• _MATERIAL FOR THIS TASK_
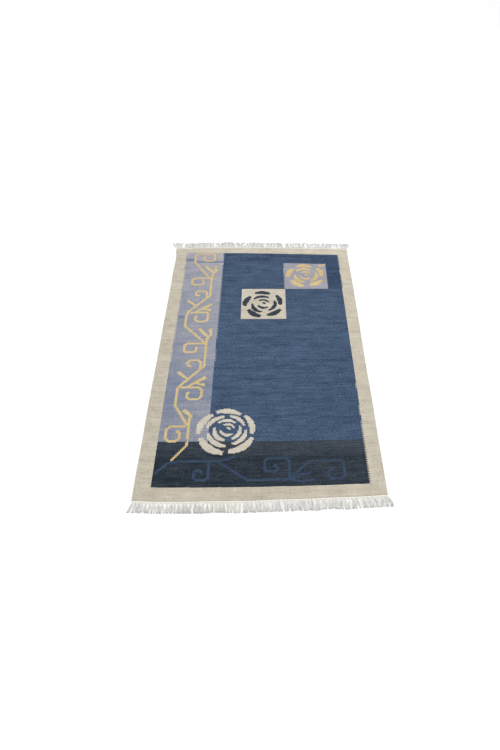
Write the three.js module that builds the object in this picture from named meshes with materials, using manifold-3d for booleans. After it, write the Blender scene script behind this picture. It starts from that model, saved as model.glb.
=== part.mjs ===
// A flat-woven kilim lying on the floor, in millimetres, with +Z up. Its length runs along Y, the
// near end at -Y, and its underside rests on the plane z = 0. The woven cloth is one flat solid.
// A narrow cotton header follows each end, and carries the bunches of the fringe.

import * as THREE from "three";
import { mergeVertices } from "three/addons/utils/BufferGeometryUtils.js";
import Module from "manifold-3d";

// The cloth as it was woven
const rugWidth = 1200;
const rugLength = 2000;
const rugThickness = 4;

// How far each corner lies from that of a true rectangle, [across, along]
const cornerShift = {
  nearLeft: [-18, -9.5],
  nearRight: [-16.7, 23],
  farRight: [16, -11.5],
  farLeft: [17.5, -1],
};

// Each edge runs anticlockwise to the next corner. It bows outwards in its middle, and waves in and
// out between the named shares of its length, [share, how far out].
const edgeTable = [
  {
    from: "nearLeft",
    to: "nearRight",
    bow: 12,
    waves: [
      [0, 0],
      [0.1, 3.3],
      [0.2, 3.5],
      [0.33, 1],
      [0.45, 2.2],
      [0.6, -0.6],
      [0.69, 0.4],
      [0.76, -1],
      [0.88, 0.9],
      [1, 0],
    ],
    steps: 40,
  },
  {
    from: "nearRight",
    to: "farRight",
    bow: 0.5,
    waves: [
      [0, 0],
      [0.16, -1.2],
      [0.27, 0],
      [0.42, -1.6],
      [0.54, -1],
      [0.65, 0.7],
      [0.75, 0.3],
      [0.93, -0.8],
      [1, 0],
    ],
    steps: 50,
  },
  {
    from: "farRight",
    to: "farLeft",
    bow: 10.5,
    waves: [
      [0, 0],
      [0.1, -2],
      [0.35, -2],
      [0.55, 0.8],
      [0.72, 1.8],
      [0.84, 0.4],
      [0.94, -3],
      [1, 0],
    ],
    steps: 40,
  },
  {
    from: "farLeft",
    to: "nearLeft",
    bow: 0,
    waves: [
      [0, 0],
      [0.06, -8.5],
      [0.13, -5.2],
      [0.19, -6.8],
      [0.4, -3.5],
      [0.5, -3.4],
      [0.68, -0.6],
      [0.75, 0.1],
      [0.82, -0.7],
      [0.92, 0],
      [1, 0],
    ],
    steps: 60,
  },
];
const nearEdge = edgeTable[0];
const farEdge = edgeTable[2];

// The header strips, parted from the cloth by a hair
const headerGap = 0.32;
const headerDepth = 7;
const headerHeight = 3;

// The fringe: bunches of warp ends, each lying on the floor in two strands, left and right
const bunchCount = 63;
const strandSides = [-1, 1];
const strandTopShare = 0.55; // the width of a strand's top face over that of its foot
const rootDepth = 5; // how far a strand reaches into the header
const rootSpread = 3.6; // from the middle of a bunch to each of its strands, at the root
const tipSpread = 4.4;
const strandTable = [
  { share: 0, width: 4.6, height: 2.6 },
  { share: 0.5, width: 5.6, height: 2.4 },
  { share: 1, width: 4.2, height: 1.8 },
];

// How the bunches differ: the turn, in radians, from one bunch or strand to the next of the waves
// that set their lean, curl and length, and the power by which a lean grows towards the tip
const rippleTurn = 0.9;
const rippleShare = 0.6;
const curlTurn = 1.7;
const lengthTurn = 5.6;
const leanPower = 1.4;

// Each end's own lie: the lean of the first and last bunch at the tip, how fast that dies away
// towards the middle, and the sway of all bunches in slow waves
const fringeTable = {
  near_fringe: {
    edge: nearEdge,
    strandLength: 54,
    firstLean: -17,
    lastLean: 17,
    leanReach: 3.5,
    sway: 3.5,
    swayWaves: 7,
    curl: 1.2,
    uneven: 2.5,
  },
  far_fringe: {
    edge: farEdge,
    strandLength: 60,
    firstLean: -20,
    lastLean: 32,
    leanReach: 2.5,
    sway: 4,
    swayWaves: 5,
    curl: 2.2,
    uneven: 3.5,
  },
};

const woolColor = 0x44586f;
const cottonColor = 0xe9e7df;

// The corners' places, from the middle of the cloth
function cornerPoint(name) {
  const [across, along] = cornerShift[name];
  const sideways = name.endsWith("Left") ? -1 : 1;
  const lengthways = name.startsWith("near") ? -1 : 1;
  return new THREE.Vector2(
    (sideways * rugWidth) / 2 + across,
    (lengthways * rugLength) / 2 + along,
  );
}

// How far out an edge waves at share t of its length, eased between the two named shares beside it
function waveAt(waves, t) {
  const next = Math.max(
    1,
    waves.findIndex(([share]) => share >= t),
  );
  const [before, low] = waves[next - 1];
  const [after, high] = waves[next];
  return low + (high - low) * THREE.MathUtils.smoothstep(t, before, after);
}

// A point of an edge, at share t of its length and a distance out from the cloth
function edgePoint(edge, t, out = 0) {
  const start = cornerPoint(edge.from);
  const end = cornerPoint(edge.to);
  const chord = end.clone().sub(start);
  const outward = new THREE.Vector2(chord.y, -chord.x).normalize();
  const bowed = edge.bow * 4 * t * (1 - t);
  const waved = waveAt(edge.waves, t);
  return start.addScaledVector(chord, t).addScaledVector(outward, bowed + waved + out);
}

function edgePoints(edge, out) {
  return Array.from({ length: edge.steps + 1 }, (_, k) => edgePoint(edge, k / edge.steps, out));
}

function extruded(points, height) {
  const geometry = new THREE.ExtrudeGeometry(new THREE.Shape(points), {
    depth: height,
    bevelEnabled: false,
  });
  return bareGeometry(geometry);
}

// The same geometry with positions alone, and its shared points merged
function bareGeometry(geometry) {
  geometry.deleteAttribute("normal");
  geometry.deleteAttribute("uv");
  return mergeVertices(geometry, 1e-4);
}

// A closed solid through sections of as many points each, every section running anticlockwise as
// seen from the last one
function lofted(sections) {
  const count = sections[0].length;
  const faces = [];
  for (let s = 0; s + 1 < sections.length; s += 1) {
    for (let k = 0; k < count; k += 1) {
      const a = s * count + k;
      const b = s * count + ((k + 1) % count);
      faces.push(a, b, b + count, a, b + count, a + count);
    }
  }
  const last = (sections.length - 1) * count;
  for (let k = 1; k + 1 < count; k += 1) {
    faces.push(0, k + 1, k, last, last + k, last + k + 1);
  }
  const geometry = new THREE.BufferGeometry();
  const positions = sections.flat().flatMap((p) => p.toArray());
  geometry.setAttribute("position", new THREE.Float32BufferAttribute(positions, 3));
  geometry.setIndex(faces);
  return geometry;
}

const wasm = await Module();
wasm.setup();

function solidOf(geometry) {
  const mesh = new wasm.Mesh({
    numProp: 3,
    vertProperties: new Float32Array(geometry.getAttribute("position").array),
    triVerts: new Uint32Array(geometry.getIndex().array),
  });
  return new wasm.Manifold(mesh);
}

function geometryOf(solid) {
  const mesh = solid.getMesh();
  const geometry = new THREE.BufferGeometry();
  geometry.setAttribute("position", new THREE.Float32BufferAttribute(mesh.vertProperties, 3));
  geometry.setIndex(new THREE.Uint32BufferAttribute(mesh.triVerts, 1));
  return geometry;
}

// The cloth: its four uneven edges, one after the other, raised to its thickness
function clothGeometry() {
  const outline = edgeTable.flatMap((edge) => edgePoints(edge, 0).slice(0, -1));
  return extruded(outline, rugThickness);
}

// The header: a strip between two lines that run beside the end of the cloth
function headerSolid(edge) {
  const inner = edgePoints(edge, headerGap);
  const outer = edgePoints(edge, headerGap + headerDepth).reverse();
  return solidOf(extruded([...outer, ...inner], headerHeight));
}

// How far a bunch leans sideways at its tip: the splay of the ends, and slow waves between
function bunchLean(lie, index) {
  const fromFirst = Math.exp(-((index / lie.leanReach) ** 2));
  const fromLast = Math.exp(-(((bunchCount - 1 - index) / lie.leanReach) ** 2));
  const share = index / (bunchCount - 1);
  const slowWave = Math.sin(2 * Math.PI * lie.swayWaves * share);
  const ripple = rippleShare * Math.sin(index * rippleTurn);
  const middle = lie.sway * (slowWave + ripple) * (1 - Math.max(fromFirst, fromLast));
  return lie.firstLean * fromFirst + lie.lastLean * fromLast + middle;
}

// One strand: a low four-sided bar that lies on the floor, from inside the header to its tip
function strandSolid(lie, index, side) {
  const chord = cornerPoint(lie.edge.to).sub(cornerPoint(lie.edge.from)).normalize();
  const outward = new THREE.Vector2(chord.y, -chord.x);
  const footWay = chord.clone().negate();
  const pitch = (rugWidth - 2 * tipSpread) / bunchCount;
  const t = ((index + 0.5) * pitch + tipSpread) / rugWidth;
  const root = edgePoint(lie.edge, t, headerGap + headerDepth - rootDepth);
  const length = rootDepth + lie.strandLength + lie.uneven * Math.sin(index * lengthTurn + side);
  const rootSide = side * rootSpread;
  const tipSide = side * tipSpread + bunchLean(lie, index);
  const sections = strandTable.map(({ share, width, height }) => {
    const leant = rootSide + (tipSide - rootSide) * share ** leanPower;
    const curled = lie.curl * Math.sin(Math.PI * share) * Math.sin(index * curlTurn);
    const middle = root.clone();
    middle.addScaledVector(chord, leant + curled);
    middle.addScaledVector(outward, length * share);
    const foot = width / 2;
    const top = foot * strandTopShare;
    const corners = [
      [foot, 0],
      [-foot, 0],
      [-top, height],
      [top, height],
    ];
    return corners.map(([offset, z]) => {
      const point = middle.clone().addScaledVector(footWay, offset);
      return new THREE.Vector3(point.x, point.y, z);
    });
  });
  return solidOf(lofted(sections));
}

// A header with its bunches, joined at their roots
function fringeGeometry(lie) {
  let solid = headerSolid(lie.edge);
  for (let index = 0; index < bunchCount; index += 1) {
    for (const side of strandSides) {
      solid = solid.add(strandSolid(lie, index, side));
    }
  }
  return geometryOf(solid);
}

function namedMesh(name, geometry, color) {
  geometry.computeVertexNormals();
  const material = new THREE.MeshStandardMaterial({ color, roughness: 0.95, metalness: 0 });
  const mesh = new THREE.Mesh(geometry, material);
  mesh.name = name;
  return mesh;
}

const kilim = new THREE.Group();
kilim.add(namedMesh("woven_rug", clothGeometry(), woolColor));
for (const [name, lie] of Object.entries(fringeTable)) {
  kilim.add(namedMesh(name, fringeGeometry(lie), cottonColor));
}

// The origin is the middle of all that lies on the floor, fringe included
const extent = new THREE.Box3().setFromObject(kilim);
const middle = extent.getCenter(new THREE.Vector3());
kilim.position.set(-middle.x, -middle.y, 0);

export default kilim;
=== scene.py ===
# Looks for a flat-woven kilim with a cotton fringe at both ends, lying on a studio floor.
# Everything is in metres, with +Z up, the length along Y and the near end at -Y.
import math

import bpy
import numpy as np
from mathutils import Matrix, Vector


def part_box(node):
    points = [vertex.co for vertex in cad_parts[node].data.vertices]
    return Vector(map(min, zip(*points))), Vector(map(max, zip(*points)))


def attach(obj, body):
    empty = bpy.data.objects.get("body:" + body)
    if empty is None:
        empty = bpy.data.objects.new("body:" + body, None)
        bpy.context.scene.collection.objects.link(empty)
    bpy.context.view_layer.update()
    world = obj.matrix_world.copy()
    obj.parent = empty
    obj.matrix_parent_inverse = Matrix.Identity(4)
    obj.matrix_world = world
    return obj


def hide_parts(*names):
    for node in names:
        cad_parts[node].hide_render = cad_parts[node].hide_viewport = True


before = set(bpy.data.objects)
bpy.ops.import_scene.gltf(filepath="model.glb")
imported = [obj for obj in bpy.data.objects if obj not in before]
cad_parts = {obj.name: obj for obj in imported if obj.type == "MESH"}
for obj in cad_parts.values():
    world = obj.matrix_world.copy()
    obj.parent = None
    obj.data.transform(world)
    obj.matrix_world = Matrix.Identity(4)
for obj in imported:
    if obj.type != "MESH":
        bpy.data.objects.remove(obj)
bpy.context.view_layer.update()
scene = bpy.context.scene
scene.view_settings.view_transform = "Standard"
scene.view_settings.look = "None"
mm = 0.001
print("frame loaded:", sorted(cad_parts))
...
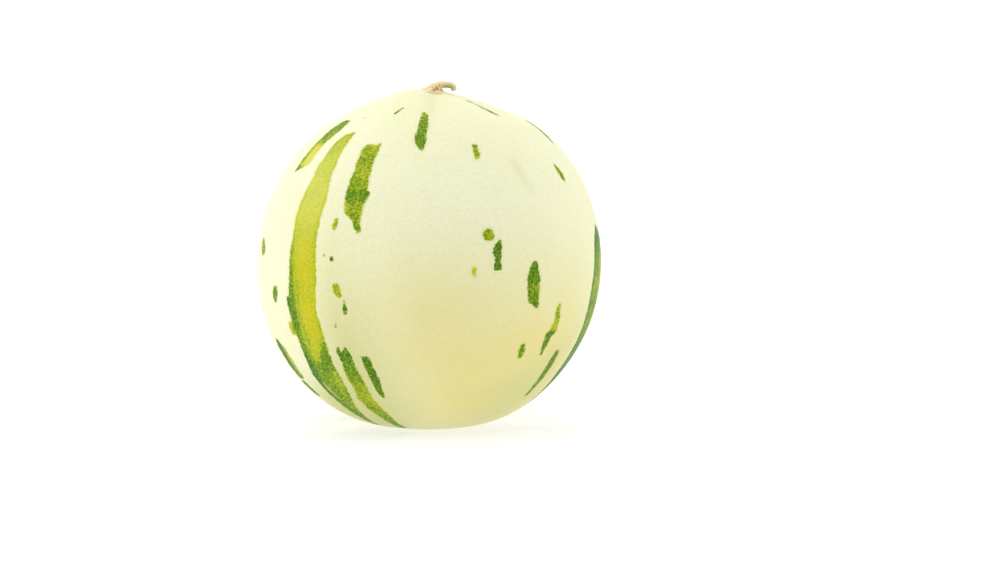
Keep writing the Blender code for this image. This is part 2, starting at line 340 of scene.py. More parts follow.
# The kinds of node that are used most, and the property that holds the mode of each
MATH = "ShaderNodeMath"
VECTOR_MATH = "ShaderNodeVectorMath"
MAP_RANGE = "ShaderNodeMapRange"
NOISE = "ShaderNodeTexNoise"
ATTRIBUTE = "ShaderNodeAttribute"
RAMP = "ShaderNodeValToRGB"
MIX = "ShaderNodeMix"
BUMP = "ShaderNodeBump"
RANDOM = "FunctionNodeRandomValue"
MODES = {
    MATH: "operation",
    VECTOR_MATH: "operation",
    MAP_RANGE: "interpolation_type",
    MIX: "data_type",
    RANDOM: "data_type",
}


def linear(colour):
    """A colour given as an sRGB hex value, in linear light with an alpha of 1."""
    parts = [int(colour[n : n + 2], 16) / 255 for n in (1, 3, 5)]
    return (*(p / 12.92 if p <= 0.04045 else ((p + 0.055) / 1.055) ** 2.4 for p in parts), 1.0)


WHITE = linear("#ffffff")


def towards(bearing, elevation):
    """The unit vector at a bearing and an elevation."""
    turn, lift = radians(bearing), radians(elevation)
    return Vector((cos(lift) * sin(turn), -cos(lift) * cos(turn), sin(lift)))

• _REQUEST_
In the material above, locate the line containing "Keep writing the" and the line containing "return Vector((cos(lift) *". Transcribe exactly those two lines and every line between them, and nothing more.

• _SOLUTION_
Keep writing the Blender code for this image. This is part 2, starting at line 340 of scene.py. More parts follow.
# The kinds of node that are used most, and the property that holds the mode of each
MATH = "ShaderNodeMath"
VECTOR_MATH = "ShaderNodeVectorMath"
MAP_RANGE = "ShaderNodeMapRange"
NOISE = "ShaderNodeTexNoise"
ATTRIBUTE = "ShaderNodeAttribute"
RAMP = "ShaderNodeValToRGB"
MIX = "ShaderNodeMix"
BUMP = "ShaderNodeBump"
RANDOM = "FunctionNodeRandomValue"
MODES = {
    MATH: "operation",
    VECTOR_MATH: "operation",
    MAP_RANGE: "interpolation_type",
    MIX: "data_type",
    RANDOM: "data_type",
}


def linear(colour):
    """A colour given as an sRGB hex value, in linear light with an alpha of 1."""
    parts = [int(colour[n : n + 2], 16) / 255 for n in (1, 3, 5)]
    return (*(p / 12.92 if p <= 0.04045 else ((p + 0.055) / 1.055) ** 2.4 for p in parts), 1.0)


WHITE = linear("#ffffff")


def towards(bearing, elevation):
    """The unit vector at a bearing and an elevation."""
    turn, lift = radians(bearing), radians(elevation)
    return Vector((cos(lift) * sin(turn), -cos(lift) * cos(turn), sin(lift)))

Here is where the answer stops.